▸ Records with modeling code:
****

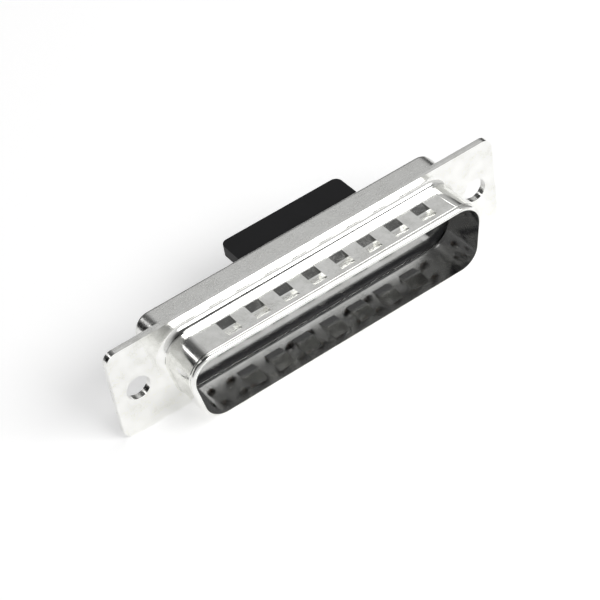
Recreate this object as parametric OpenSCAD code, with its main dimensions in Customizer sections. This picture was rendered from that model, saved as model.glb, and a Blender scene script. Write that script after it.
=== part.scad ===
// Housing of a 25-way D-sub plug for crimp contacts, with its cavities empty.
// X runs along the connector, -Y is the mating side and +Z the wide side of the D.
// The origin lies on the front face of the flanges, midway between the mounting holes.
// Each sub-part is drawn on its back, mating side up, and upright() turns it to face -Y.

/* [Contacts] */
// Contacts in the wide row; the narrow row has one fewer
wide_row = 13; // [5:1:13]
// Distance between neighbouring contacts in a row
contact_pitch = 2.77; // [2.3:0.01:3.5]
// Distance between the two rows
row_pitch = 2.84; // [2.3:0.01:3.5]
// Bore in the front insulator that a contact's pin passes through
pin_bore = 1.3; // [1:0.05:1.6]
// Bore in the rear insulator that a contact enters by
entry_bore = 1.8; // [1.6:0.05:1.9]
// Width of the lead-in round each bore
lead_in = 0.15; // [0.05:0.05:0.2]

/* [D shape] */
// From the wide row's last contact to the inner side of the shroud
end_margin = 2.86; // [2.4:0.01:4]
// From a row to the inner face of the shroud
row_margin = 2.76; // [2.4:0.01:4]
// Lean of the D's sides, in degrees
side_lean = 10; // [5:1:15]
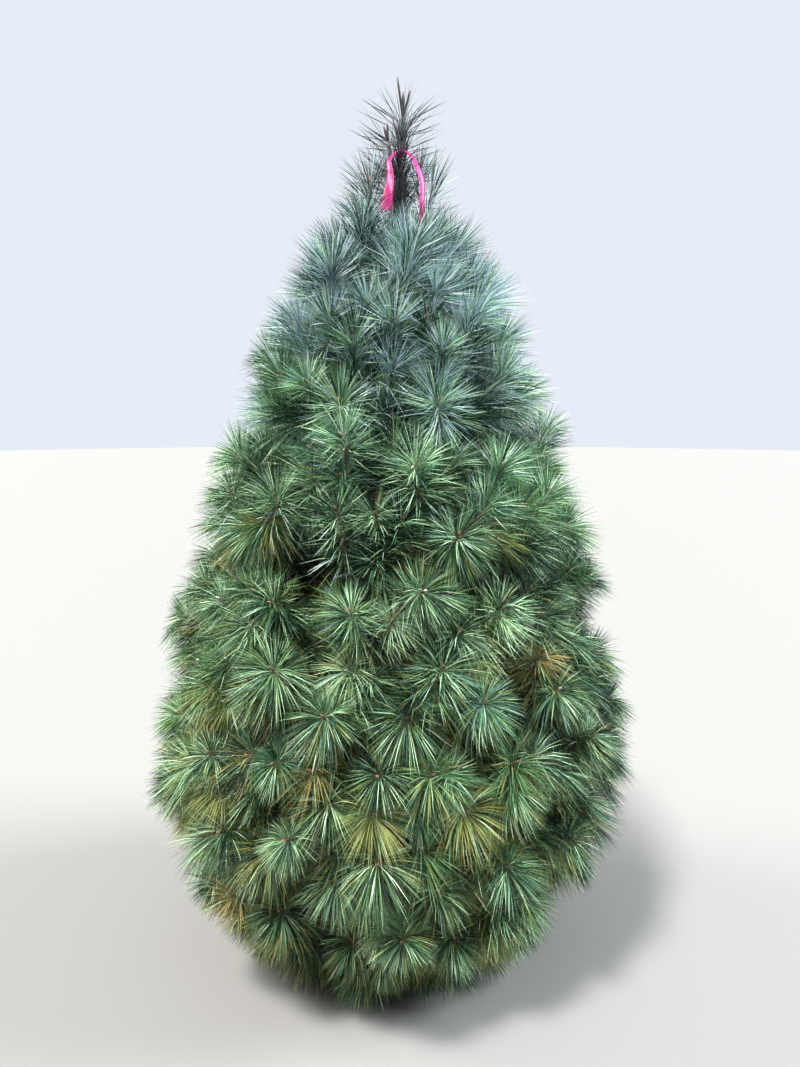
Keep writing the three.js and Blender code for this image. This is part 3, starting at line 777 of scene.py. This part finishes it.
def mottle_group():
    """Mottle: soft blotches with a fine grain in them, as a mask from 0 to 1."""
    group = bpy.data.node_groups.new("Mottle", "ShaderNodeTree")
    for label in MOTTLE_INPUTS:
        group.interface.new_socket(label, in_out="INPUT", socket_type="NodeSocketFloat")
    group.interface.new_socket("Mask", in_out="OUTPUT", socket_type="NodeSocketFloat")
    nodes, links = group.nodes, group.links
    given, out = nodes.new("NodeGroupInput"), nodes.new("NodeGroupOutput")
    place = nodes.new("ShaderNodeTexCoord")
    squeeze = nodes.new("ShaderNodeVectorMath")
    squeeze.operation = "MULTIPLY"
    thin = nodes.new("ShaderNodeCombineXYZ")
    for axis in "XY":
        thin.inputs[axis].default_value = 1
    links.new(given.outputs["Stretch"], thin.inputs["Z"])
    links.new(place.outputs["Object"], squeeze.inputs[0])
    links.new(thin.outputs["Vector"], squeeze.inputs[1])
    masks = []
    for label, detail in (("Blotch scale", 3), ("Grain scale", 5)):
        texture = nodes.new("ShaderNodeTexNoise")
        texture.inputs["Detail"].default_value = detail
        links.new(squeeze.outputs["Vector"], texture.inputs["Vector"])
        links.new(given.outputs[label], texture.inputs["Scale"])
        masks.append(texture.outputs["Fac"])
    blend = nodes.new("ShaderNodeMix")
    links.new(given.outputs["Grain share"], blend.inputs["Factor"])
    links.new(masks[0], blend.inputs["A"])
    links.new(masks[1], blend.inputs["B"])
    sharpen = nodes.new("ShaderNodeMapRange")
    sharpen.inputs["From Min"].default_value = MASK_RANGE[0]
    sharpen.inputs["From Max"].default_value = MASK_RANGE[1]
    links.new(blend.outputs["Result"], sharpen.inputs["Value"])
    links.new(sharpen.outputs["Result"], out.inputs["Mask"])
    return group


def rough_in_places(name, mottle_values, roughness):
    """A material between two roughnesses, its shader, and the mask that its Mottle values give."""
    material = bpy.data.materials.new(name)
    material.use_nodes = True
    nodes, links = material.node_tree.nodes, material.node_tree.links
    shader = nodes["Principled BSDF"]
    mottle = nodes.new("ShaderNodeGroup")
    mottle.node_tree = MOTTLE
    for label, value in zip(MOTTLE_INPUTS, mottle_values):
        mottle.inputs[label].default_value = value
    rough = nodes.new("ShaderNodeMapRange")
    rough.inputs["To Min"].default_value = roughness[0]
    rough.inputs["To Max"].default_value = roughness[1]
    links.new(mottle.outputs["Mask"], rough.inputs["Value"])
    links.new(rough.outputs["Result"], shader.inputs["Roughness"])
    return material, shader, mottle.outputs["Mask"]


def mottled(name, dark, light, mottle_values, roughness, bump):
    """A material that varies between two colours and two roughnesses, with relief."""
    material, shader, mask = rough_in_places(name, mottle_values, roughness)
    nodes, links = material.node_tree.nodes, material.node_tree.links
    mix = nodes.new("ShaderNodeMix")
    mix.data_type = "RGBA"
    mix.inputs["A"].default_value = (*dark, 1)
    mix.inputs["B"].default_value = (*light, 1)
    links.new(mask, mix.inputs["Factor"])
    links.new(mix.outputs["Result"], shader.inputs["Base Color"])
    relief = nodes.new("ShaderNodeBump")
    relief.inputs["Strength"].default_value = bump
    relief.inputs["Distance"].default_value = RELIEF_DEPTH
    links.new(mask, relief.inputs["Height"])
    links.new(relief.outputs["Normal"], shader.inputs["Normal"])
    return material


def needle_material(name, colour):
    """A plain base colour with a satin surface that is rougher in places."""
    material, shader, _ = rough_in_places(name, NEEDLE_MOTTLE, NEEDLE_ROUGHNESS)
    shader.inputs["Base Color"].default_value = (*colour, 1)
    sheen = DEEP_SHEEN if name.startswith("deep") else NEEDLE_SHEEN
    shader.inputs["Specular IOR Level"].default_value = sheen
    return material


# The tree

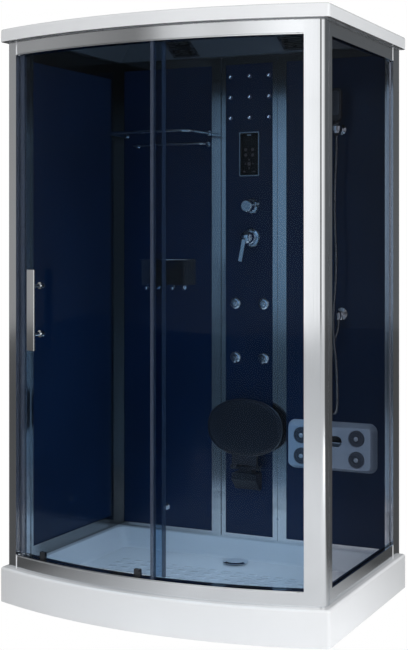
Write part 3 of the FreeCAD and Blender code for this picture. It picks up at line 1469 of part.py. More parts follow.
def make_roof():
    """Moulded roof: a deep fascia over the frame, and a hipped dome with two vents."""
    body = new_body("roof")
    corners, bulges = cabin_plan(0, 0, 0)
    pad(body, outline(body, "XY_Plane", corners, bulges, FASCIA_BOTTOM), s.fascia_height)
    round_edges(body, s.tray_corner, is_upright)
    top = s.fascia_top.number
    round_edges(body, 8, is_level_at(top))
    corners, bulges = cabin_plan(s.fascia_skin, s.fascia_skin, s.fascia_skin)
    hollow = outline(body, "XY_Plane", corners, bulges, FASCIA_BOTTOM - 1)
    pocket(body, hollow, s.frame_top - FASCIA_BOTTOM + 1, along=True)
    corners, bulges = cabin_plan(s.roof_rim, s.roof_rim, s.roof_rim)
    pan = outline(body, "XY_Plane", corners, bulges, s.fascia_top + 1)
    pocket(body, pan, s.fascia_top + 1 - s.frame_top - s.roof_skin)
    spread = s.dome_run / s.dome_rise
    grow = s.roof_skin * root(1 + spread * spread)
    lofts = (
        ("PartDesign::AdditiveLoft", s.frame_top, -grow, s.frame_top + s.dome_rise + s.roof_skin,
         s.dome_run + s.roof_skin * spread - grow),
        ("PartDesign::SubtractiveLoft", s.frame_top - spread, -spread * spread, s.frame_top + s.dome_rise,
         s.dome_run),
    )
    for kind, low, low_inset, high, high_inset in lofts:
        rings = [
            outline(body, "XY_Plane", dome_plan(inset), level=level)
            for level, inset in ((low, low_inset), (high, high_inset))]
        loft = body.newObject(kind, "dome")
        loft.Profile = rings[0]
        loft.Sections = [rings[1]]
        loft.Ruled = True
    vents = []
    half = s.grille_collar / 2 + 0.5
    for name, x in (("left", -s.grille_left), ("right", s.grille_right)):
        vent = new_body(f"{name}_vent")
        pad(vent, outline(vent, "XY_Plane", rectangle(-half, -half, half, half), level=-10), 30)
        vents.append(on_slope(vent, x))
    node("roof_panel", cut("vented_roof", body, *vents))


def make_ceiling_grilles():
    """Two square louvred grilles, and the fan behind the right one."""
    grilles = []
    half = s.grille_size / 2
    collar = s.grille_collar / 2
    for name, x in (("left", -s.grille_left), ("right", s.grille_right)):
        body = new_body(f"{name}_grille")
        corners, bulges = rounded(-half, -half, half, half, as_size(5))
        pad(body, outline(body, "XY_Plane", corners, bulges, -5), 5)
        pad(body, outline(body, "XY_Plane", rectangle(-collar, -collar, collar, collar)), s.roof_skin + 6)
        inner = collar - 3
        for low, high in ((-inner, -4), (4, inner)):
            window = outline(body, "XY_Plane", rectangle(-inner, low, inner, high), level=-6)
            pocket(body, window, s.roof_skin + 20, along=True)
        for row in range(8):
            y = (row - 3.5) * (inner / 4.2)
            blade = [(y - 4, -4.5), (y - 2.5, -4.5), (y + 4, 3), (y + 2.5, 3)]
            pad(body, outline(body, "YZ_Plane", blade, level=-inner - 1), 2 * inner + 2)
        grilles.append(on_slope(body, x))
    node("ceiling_grilles", group("grille_pair", *grilles))

    housing = new_body("fan_case")
    outer = s.grille_size / 2 - 2
    deep = s.fan_depth
    start = s.roof_skin
    pad(housing, outline(housing, "XY_Plane", rectangle(-outer, -outer, outer, outer), level=start), deep)
    hollow = outline(housing, "XY_Plane", rectangle(4 - outer, 4 - outer, outer - 4, outer - 4), level=start - 1)
    pocket(housing, hollow, deep - 3, along=True)
    axle_top = start + deep - 3
    pad(housing, circles(housing, "XY_Plane", [(0, 0)], 12, axle_top - 6), 7)
    pad(housing, circles(housing, "XY_Plane", [(0, 0)], 3, axle_top - 18), 14)
    pocket(housing, circles(housing, "XY_Plane", [(i * 40, j * 40) for i in (-1, 1) for j in (-1, 1)], 6,
                            start + deep + 1), 6)
    node("fan_housing", on_slope(housing, s.grille_right))

    rotor = new_body("rotor")
    low = s.roof_skin + s.fan_depth - 22
    hub = [(3.05, low), (13, low), (13, low + 12), (3.05, low + 12)]
    revolve(rotor, outline(rotor, "XZ_Plane", hub))
    blade = outline(rotor, "XY_Plane", rectangle(11, -1.2, s.fan_radius, 1.2), level=low + 1)
    first = pad(rotor, blade, 10)
    ring = rotor.newObject("PartDesign::PolarPattern", "blade_ring")
    ring.Originals = [first]
    ring.Axis = (blade, ["N_Axis"])
    ring.Angle = 360
    ring.Occurrences = 7
    rotor.Tip = ring
    node("fan_rotor", on_slope(rotor, s.grille_right))


def main():
    make_tray()
    make_support()
    make_drain()
    make_front_rails()
    make_posts()
    make_side()
    make_fixed_front()
    make_door_glass()
    make_door_seals()
    make_handle()
    make_hangers()
    make_wheel("upper_wheel_left", HANGER_ANGLES[0])
    make_wheel("upper_wheel_right", HANGER_ANGLES[1])
    make_guides()
    make_walls()
    make_lights()
    make_keypad()
    make_valves()
    make_jets()
    make_steam_outlet()
    make_seat()
    make_massager()
    make_rails()
    make_basket()
    make_handset()
    make_hose()
    make_roof()
    make_ceiling_grilles()


main()
doc.recompute()
broken = [thing.Label for thing in doc.Objects if "Invalid" in thing.State or "Error" in thing.State]
broken += [label for label, thing in NODES.items() if thing.Shape.isNull() or not thing.Shape.isValid()]
if broken:
    raise RuntimeError(f"features that did not build: {broken}")
os.makedirs("parts", exist_ok=True)
for label, thing in NODES.items():
    thing.Shape.exportStep(f"parts/{label}.step")
print(f"{len(NODES)} nodes, {sum(len(thing.Shape.Solids) for thing in NODES.values())} solids")
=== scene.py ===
import math

import bmesh
import bpy
from mathutils import Matrix, Vector


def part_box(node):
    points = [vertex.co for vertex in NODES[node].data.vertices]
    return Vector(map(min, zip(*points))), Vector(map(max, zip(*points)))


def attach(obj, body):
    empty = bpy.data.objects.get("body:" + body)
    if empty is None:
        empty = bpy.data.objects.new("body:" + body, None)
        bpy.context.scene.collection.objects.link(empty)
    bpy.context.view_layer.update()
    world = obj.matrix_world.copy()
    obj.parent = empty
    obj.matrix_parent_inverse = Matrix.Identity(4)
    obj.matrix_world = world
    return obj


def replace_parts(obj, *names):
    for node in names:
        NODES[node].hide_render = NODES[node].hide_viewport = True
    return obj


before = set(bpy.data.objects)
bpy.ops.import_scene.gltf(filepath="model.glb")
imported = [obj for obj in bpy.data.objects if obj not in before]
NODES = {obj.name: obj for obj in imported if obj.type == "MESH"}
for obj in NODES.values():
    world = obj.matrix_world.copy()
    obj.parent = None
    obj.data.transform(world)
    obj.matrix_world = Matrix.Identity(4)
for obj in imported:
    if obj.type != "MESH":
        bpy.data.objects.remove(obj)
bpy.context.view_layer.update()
scene = bpy.context.scene
scene.view_settings.view_transform = "Standard"

# ---------------------------------------------------------------- camera

CAMERA_PLACE = (2.1487, -4.4051, 1.3709)
CAMERA_TURN = 0.4512
CAMERA_LENS = 71.55
SENSOR = 36.0
HORIZON_SHIFT = -0.1355


def make_camera():
    data = bpy.data.cameras.new("camera")
    data.sensor_width = SENSOR
    data.lens = CAMERA_LENS
    data.shift_y = HORIZON_SHIFT
    camera = bpy.data.objects.new("camera", data)
    camera.location = CAMERA_PLACE
    camera.rotation_euler = (math.pi / 2, 0, CAMERA_TURN)
    scene.collection.objects.link(camera)
    scene.camera = camera


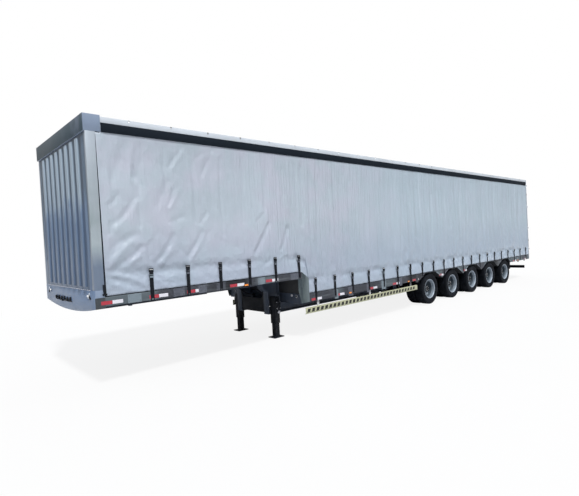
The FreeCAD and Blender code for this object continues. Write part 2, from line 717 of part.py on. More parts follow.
def bearers():
    """Cross bearers between the beams, and outriggers from the beams to the raves."""
    rows = []
    for deck, count, first, last in (
        ("upper", "upper_bearers", "wall_rear_x - bearer_inset", "step_x + 2 * bearer_inset"),
        ("lower", "lower_bearers", "step_x - 3 * bearer_inset", "frame_front_x + 2 * bearer_inset"),
    ):
        floor = deck + "_floor_z"
        outer_end = "guard_inner_y" if deck == "lower" else "rave_inner_y"
        middle = ("0 - beam_y + flange_half", "beam_y - flange_half")
        rows.append(bearer_row(deck + "_middle", count, first, last, floor, middle))
        outer = ("beam_y + flange_half", outer_end)
        left = bearer_row(deck + "_outrigger", count, first, last, floor, outer)
        rows += [left, mirrored(deck + "_outrigger_right", left)]
    sub_part(group("all_bearers", rows), "cross_bearers")


# ---------------------------------------------------------------- sides
def rave_section(name, low, high, rear, front):
    """A channel-section side rave, open to the inside."""
    return pad(
        name,
        "YZ",
        (
            ("rave_inner_y", low),
            ("side_y", low),
            ("side_y", high),
            ("rave_inner_y", high),
            ("rave_inner_y", "%s - rave_sheet" % high),
            ("side_y - rave_sheet", "%s - rave_sheet" % high),
            ("side_y - rave_sheet", "%s + rave_sheet" % low),
            ("rave_inner_y", "%s + rave_sheet" % low),
        ),
        rear,
        front,
    )


def raves():
    """Side raves of both decks; the lower ones are arched over the wheels."""
    upper = rave_section("upper_rave", "upper_rave_z", "upper_deck_height", "step_x", "post_rear_x")
    lower = rave_section("lower_rave", "lower_rave_z", "lower_deck_height", "frame_front_x", "slope_x")
    solids = [lower]
    for number in axles[:-1]:
        x = "(%s - axle_spacing / 2)" % wheel_x(number)
        tip = (
            ("%s - tip_half" % x, "lower_rave_z"),
            ("%s + tip_half" % x, "lower_rave_z"),
            ("%s + axle_spacing / 2 - guard_half" % x, "arch_top - guard_fall"),
            ("%s - axle_spacing / 2 + guard_half" % x, "arch_top - guard_fall"),
        )
        solids.append(pad("rave_tip_%d" % number, "XZ", tip, "side_y - rave_sheet", "side_y"))
    arches = []
    for number in axles:
        room = ("rave_inner_y - 1", "side_y + buckle_height")
        arches.append(pad("rave_arch_%d" % number, "XZ", arch(number), *room))
    lower = cut("lower_rave_cut", fuse("lower_rave_tips", solids), arches)
    sub_part(both_sides("raves", [upper, lower]), "side_raves")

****

▸ PROBLEM REQUIREMENTS:
Everything from the line with "make_door_glass()" through the line with "bpy.data.objects.remove(obj)" is to be output exactly; leave out all other lines.

▸ THE SOLUTION:
    make_door_glass()
    make_door_seals()
    make_handle()
    make_hangers()
    make_wheel("upper_wheel_left", HANGER_ANGLES[0])
    make_wheel("upper_wheel_right", HANGER_ANGLES[1])
    make_guides()
    make_walls()
    make_lights()
    make_keypad()
    make_valves()
    make_jets()
    make_steam_outlet()
    make_seat()
    make_massager()
    make_rails()
    make_basket()
    make_handset()
    make_hose()
    make_roof()
    make_ceiling_grilles()


main()
doc.recompute()
broken = [thing.Label for thing in doc.Objects if "Invalid" in thing.State or "Error" in thing.State]
broken += [label for label, thing in NODES.items() if thing.Shape.isNull() or not thing.Shape.isValid()]
if broken:
    raise RuntimeError(f"features that did not build: {broken}")
os.makedirs("parts", exist_ok=True)
for label, thing in NODES.items():
    thing.Shape.exportStep(f"parts/{label}.step")
print(f"{len(NODES)} nodes, {sum(len(thing.Shape.Solids) for thing in NODES.values())} solids")
=== scene.py ===
import math

import bmesh
import bpy
from mathutils import Matrix, Vector


def part_box(node):
    points = [vertex.co for vertex in NODES[node].data.vertices]
    return Vector(map(min, zip(*points))), Vector(map(max, zip(*points)))


def attach(obj, body):
    empty = bpy.data.objects.get("body:" + body)
    if empty is None:
        empty = bpy.data.objects.new("body:" + body, None)
        bpy.context.scene.collection.objects.link(empty)
    bpy.context.view_layer.update()
    world = obj.matrix_world.copy()
    obj.parent = empty
    obj.matrix_parent_inverse = Matrix.Identity(4)
    obj.matrix_world = world
    return obj


def replace_parts(obj, *names):
    for node in names:
        NODES[node].hide_render = NODES[node].hide_viewport = True
    return obj


before = set(bpy.data.objects)
bpy.ops.import_scene.gltf(filepath="model.glb")
imported = [obj for obj in bpy.data.objects if obj not in before]
NODES = {obj.name: obj for obj in imported if obj.type == "MESH"}
for obj in NODES.values():
    world = obj.matrix_world.copy()
    obj.parent = None
    obj.data.transform(world)
    obj.matrix_world = Matrix.Identity(4)
for obj in imported:
    if obj.type != "MESH":
        bpy.data.objects.remove(obj)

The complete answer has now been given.